Written task: Reproduce the lines from the one bearing "head_cover();" through the one bearing "imported = [obj", inclusive. Copy them exactly; include no other line.

# START OF Provided records

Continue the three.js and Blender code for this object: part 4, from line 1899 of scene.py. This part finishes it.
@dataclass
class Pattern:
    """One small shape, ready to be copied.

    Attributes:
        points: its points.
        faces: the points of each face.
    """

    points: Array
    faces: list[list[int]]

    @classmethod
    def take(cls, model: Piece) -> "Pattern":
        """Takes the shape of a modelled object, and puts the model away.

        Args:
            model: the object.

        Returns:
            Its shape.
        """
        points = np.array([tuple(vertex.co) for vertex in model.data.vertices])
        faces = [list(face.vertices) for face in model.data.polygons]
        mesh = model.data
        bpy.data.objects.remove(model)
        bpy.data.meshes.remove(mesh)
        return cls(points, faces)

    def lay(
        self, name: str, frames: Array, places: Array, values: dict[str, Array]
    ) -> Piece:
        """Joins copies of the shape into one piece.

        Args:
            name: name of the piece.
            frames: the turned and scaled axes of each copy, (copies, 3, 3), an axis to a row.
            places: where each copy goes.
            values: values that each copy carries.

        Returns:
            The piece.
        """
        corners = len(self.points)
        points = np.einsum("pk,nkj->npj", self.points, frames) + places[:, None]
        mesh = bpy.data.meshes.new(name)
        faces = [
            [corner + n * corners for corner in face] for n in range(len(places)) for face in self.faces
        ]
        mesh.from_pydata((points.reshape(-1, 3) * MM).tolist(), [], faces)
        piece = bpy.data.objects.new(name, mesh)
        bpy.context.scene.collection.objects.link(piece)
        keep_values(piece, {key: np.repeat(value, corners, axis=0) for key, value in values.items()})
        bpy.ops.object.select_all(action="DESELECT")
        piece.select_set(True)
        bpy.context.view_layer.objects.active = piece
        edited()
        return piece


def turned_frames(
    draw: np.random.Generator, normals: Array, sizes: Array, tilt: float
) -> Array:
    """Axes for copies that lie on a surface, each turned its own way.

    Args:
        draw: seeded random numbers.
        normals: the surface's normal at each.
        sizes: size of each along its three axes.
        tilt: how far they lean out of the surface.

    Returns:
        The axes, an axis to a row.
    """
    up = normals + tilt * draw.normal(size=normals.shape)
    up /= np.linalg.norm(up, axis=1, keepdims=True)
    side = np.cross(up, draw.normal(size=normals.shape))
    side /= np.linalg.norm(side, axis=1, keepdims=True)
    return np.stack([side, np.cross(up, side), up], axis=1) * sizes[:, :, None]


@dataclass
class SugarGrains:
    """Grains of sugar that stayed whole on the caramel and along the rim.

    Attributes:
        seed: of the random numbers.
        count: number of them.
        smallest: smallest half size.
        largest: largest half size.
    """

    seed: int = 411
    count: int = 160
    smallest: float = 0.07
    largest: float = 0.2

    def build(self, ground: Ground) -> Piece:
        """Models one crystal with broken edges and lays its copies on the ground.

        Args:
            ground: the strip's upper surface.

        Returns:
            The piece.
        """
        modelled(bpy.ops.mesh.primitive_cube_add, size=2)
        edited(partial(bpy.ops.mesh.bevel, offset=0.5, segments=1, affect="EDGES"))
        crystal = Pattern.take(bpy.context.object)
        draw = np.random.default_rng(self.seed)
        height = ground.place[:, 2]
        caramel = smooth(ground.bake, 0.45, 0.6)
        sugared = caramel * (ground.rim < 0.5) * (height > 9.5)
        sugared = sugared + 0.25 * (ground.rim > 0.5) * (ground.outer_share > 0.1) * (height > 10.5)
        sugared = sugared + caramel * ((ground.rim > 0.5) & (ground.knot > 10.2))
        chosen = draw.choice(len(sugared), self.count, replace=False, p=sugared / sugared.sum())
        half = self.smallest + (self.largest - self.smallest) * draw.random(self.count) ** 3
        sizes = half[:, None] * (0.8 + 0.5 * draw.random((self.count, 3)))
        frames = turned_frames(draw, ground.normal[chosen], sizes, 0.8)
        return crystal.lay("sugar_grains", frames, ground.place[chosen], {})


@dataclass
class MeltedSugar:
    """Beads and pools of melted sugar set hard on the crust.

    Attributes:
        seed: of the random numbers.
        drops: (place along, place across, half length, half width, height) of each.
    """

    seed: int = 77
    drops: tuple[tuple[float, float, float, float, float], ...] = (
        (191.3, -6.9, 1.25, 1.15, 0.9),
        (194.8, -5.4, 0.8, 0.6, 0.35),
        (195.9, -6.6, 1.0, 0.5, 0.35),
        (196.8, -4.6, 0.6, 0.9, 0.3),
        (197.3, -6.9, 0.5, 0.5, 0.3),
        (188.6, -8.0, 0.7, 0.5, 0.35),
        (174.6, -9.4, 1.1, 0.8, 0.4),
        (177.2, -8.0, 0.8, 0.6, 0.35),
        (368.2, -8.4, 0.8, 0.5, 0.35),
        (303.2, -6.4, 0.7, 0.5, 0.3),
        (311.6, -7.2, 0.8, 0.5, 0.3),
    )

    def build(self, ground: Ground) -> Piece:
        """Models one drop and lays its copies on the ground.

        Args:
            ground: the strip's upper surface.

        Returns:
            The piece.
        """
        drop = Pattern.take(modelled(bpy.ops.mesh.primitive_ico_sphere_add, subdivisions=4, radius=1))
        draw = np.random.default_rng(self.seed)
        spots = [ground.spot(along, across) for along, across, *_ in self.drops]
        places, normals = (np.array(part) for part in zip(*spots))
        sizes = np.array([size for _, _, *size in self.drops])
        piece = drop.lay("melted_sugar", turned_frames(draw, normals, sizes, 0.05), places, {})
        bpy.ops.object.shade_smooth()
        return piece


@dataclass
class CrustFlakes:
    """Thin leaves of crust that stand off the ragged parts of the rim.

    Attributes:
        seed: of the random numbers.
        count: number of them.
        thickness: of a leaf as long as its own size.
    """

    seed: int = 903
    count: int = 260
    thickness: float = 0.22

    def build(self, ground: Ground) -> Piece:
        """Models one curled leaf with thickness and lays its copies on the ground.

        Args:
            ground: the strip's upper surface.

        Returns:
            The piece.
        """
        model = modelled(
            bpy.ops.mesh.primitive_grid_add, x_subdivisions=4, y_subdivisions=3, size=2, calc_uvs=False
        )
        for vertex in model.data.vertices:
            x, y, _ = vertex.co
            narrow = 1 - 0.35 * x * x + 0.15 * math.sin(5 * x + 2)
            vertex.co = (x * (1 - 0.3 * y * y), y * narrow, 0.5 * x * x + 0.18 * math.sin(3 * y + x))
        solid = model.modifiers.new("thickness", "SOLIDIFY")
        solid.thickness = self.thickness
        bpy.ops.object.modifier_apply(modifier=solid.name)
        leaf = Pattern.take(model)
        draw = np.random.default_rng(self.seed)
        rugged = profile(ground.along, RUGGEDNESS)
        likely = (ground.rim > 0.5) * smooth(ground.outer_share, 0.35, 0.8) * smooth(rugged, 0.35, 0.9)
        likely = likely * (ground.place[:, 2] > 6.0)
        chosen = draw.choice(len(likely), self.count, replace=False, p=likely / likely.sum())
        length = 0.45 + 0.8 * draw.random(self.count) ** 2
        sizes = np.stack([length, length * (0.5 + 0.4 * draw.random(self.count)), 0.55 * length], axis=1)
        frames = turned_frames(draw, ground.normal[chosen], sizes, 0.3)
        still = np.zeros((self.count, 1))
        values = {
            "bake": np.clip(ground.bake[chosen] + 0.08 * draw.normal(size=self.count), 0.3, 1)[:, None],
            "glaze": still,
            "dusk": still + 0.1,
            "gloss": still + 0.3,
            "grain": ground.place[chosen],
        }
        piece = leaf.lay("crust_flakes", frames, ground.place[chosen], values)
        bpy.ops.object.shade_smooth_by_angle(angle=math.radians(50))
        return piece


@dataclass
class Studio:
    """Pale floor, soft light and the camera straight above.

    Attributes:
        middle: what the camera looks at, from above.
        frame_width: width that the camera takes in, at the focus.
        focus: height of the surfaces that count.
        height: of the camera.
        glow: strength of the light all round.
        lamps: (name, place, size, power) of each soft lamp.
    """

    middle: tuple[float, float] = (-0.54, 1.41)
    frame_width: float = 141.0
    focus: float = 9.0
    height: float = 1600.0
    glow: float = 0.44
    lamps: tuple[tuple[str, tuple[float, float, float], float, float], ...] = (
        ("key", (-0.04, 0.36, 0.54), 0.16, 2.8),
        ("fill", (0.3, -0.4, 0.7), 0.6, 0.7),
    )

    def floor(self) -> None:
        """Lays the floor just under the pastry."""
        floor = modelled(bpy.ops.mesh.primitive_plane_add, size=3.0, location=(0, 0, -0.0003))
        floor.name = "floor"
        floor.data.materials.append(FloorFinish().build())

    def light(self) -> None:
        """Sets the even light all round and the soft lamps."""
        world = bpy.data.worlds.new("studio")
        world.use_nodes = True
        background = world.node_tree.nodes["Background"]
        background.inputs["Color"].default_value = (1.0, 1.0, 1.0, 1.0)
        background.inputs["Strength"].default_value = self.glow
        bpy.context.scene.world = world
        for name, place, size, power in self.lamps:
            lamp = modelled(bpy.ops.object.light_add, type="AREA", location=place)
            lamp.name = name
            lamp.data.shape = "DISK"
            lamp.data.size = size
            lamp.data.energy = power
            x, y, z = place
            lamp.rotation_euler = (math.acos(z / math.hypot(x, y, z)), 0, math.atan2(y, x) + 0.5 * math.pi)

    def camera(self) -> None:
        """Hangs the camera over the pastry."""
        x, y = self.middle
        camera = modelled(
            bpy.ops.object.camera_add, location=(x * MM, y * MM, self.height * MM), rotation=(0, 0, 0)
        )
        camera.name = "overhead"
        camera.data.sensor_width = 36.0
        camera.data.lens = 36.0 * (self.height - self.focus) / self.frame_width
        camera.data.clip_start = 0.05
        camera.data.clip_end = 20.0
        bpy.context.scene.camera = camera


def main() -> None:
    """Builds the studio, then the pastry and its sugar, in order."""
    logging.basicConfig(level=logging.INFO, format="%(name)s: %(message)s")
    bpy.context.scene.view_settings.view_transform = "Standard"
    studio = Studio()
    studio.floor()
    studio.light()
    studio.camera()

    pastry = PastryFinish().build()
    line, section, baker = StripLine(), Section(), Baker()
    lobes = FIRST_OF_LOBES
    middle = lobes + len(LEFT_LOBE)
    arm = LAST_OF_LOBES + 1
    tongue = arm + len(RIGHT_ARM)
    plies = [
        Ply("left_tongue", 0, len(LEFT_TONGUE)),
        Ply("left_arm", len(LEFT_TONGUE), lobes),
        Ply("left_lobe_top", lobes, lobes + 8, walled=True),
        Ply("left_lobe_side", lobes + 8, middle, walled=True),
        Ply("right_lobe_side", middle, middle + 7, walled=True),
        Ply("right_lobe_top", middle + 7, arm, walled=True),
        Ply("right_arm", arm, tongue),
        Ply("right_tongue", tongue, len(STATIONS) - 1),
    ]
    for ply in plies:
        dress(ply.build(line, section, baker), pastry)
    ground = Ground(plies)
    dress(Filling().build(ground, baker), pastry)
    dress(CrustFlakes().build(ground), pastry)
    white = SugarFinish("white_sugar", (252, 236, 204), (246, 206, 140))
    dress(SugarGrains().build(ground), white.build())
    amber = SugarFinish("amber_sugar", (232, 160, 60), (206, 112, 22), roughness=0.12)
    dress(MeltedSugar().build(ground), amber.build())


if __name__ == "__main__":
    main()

# END OF Provided records
# START OF Provided records

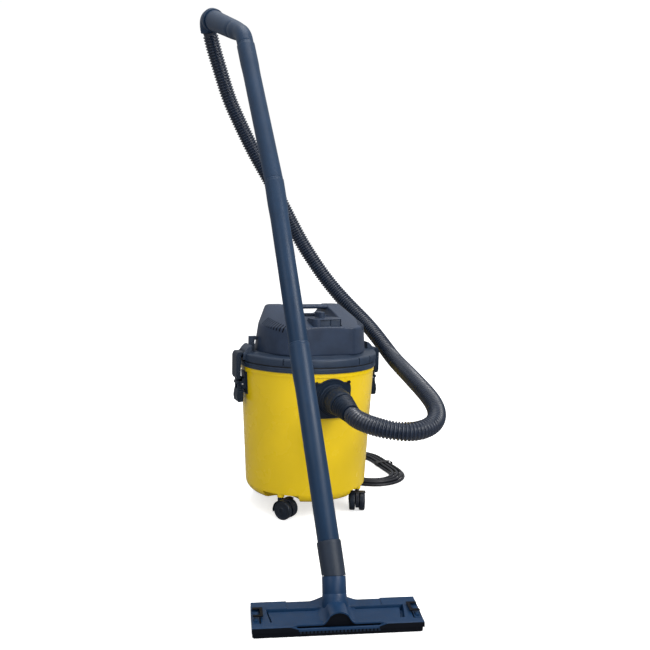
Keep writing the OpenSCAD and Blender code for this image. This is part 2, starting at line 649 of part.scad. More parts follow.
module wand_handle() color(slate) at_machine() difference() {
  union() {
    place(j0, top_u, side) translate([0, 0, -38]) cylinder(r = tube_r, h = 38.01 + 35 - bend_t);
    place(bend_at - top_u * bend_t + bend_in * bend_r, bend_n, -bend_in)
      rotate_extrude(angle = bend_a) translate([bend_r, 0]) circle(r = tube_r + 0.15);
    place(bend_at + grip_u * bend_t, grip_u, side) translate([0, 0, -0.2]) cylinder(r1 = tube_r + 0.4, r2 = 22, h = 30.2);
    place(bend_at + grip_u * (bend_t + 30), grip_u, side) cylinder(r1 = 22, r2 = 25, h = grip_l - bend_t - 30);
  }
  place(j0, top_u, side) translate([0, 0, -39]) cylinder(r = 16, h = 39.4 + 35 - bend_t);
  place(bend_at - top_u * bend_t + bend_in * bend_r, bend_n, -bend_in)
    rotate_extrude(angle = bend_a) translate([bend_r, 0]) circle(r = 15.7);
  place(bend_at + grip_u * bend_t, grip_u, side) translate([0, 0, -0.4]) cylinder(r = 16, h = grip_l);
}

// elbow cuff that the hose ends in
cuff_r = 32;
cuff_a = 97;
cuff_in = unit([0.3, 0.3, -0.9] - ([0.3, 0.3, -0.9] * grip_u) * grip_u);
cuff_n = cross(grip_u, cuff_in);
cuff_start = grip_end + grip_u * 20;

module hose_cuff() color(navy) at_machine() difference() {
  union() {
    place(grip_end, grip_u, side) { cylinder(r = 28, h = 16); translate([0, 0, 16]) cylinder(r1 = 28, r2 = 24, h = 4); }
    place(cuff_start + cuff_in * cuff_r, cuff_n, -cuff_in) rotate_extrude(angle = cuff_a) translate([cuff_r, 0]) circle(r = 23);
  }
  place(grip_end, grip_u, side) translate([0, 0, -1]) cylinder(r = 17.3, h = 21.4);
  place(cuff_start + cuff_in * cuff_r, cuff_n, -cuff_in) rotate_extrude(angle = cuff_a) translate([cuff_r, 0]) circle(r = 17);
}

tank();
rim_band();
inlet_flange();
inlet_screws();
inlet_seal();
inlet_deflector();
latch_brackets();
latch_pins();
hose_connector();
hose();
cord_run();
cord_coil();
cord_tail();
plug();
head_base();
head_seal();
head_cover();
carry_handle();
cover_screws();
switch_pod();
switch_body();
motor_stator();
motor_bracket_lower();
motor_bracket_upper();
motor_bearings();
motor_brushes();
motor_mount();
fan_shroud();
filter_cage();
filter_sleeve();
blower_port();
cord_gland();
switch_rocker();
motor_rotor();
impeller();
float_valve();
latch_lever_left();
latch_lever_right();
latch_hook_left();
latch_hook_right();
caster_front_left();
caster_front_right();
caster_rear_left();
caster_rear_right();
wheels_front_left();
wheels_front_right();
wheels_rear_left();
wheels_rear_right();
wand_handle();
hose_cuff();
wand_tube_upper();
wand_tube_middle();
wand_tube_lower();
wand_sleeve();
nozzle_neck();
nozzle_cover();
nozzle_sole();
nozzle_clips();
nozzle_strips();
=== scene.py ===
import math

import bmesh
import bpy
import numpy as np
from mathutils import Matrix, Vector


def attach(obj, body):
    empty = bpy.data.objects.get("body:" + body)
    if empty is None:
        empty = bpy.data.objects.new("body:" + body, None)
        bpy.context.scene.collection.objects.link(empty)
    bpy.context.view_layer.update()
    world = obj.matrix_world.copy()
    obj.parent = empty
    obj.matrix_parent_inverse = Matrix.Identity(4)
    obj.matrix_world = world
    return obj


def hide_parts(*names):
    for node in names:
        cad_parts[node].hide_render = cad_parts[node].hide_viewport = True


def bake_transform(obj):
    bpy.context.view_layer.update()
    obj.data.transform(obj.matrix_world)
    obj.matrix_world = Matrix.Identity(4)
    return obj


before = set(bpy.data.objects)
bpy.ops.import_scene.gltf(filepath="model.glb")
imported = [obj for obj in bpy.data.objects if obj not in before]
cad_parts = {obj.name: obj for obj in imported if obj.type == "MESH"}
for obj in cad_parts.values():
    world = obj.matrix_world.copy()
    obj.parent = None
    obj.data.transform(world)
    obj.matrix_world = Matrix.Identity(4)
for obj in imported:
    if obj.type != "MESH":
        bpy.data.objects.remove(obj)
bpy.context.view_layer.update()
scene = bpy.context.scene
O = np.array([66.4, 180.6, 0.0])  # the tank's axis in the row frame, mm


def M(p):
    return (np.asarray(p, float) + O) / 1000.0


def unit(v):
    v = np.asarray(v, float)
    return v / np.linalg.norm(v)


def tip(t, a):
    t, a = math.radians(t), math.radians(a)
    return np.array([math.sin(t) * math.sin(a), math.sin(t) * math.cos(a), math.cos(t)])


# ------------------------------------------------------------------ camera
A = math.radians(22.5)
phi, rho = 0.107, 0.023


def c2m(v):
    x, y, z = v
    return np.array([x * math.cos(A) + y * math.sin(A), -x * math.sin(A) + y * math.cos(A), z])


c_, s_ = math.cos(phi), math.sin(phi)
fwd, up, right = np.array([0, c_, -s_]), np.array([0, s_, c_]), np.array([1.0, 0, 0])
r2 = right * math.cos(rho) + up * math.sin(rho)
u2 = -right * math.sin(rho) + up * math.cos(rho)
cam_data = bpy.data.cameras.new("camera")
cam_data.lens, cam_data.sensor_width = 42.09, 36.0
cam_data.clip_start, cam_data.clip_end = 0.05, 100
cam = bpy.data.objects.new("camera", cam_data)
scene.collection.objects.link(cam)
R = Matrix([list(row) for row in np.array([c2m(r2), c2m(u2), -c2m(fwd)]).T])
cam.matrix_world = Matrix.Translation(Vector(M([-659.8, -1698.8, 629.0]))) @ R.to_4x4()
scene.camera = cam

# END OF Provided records

Solution to this exercise:
head_cover();
carry_handle();
cover_screws();
switch_pod();
switch_body();
motor_stator();
motor_bracket_lower();
motor_bracket_upper();
motor_bearings();
motor_brushes();
motor_mount();
fan_shroud();
filter_cage();
filter_sleeve();
blower_port();
cord_gland();
switch_rocker();
motor_rotor();
impeller();
float_valve();
latch_lever_left();
latch_lever_right();
latch_hook_left();
latch_hook_right();
caster_front_left();
caster_front_right();
caster_rear_left();
caster_rear_right();
wheels_front_left();
wheels_front_right();
wheels_rear_left();
wheels_rear_right();
wand_handle();
hose_cuff();
wand_tube_upper();
wand_tube_middle();
wand_tube_lower();
wand_sleeve();
nozzle_neck();
nozzle_cover();
nozzle_sole();
nozzle_clips();
nozzle_strips();
=== scene.py ===
import math

import bmesh
import bpy
import numpy as np
from mathutils import Matrix, Vector


def attach(obj, body):
    empty = bpy.data.objects.get("body:" + body)
    if empty is None:
        empty = bpy.data.objects.new("body:" + body, None)
        bpy.context.scene.collection.objects.link(empty)
    bpy.context.view_layer.update()
    world = obj.matrix_world.copy()
    obj.parent = empty
    obj.matrix_parent_inverse = Matrix.Identity(4)
    obj.matrix_world = world
    return obj


def hide_parts(*names):
    for node in names:
        cad_parts[node].hide_render = cad_parts[node].hide_viewport = True


def bake_transform(obj):
    bpy.context.view_layer.update()
    obj.data.transform(obj.matrix_world)
    obj.matrix_world = Matrix.Identity(4)
    return obj


before = set(bpy.data.objects)
bpy.ops.import_scene.gltf(filepath="model.glb")
imported = [obj for obj in bpy.data.objects if obj not in before]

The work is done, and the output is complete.